Double Dragon is one of the video games featured in the Rock'n Game Boy manga by Shigeto Ikehara, which was published in Comic BomBom from October 1989 to December 1991.

A Double Dragon animated series was produced by DIC Animation City and Bohbot Entertainment, which originally aired in syndication on Bohbot's Amazin' Adventures block for two seasons from 1993 to 1995, lasting 26 episodes.

A film version of Double Dragon was released in theaters in 1994, directed by James Yukich and starring Scott Wolf and Mark Dacascos as the Lee brothers.

==Legacy==
While not the first games in the genre, the original Double Dragon titles laid the foundations for modern beat 'em up games. They influenced the creation of titles such as Golden Axe, Ninja Gaiden and Final Fight, which firmly established beat 'em ups as a popular game genre.

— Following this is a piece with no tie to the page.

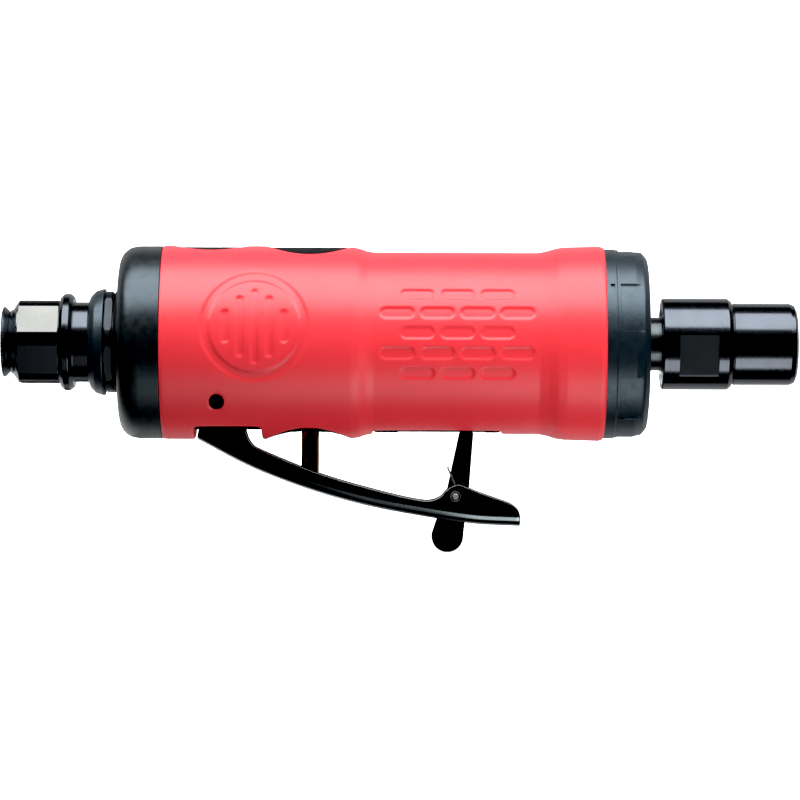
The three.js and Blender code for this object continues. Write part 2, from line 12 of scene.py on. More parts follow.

Double Dragon ushered in a "Golden Age" for the beat 'em up genre that took it to new heights with its detailed set of martial arts attacks and its two-player cooperative gameplay. Double Dragons success resulted in a flood of beat 'em ups in the late 1980s. Subsequent beat 'em ups during the late 1980s to 1990s followed the conventions set by Double Dragon.

Years later, original series creator Yoshihisa Kishimoto lamented the inconsistency in design and quality of the various versions and spin-offs of Double Dragon in games and other media. He attributed these failings to Technōs losing the control of the license and allowing a multitude of third parties to work on the franchise.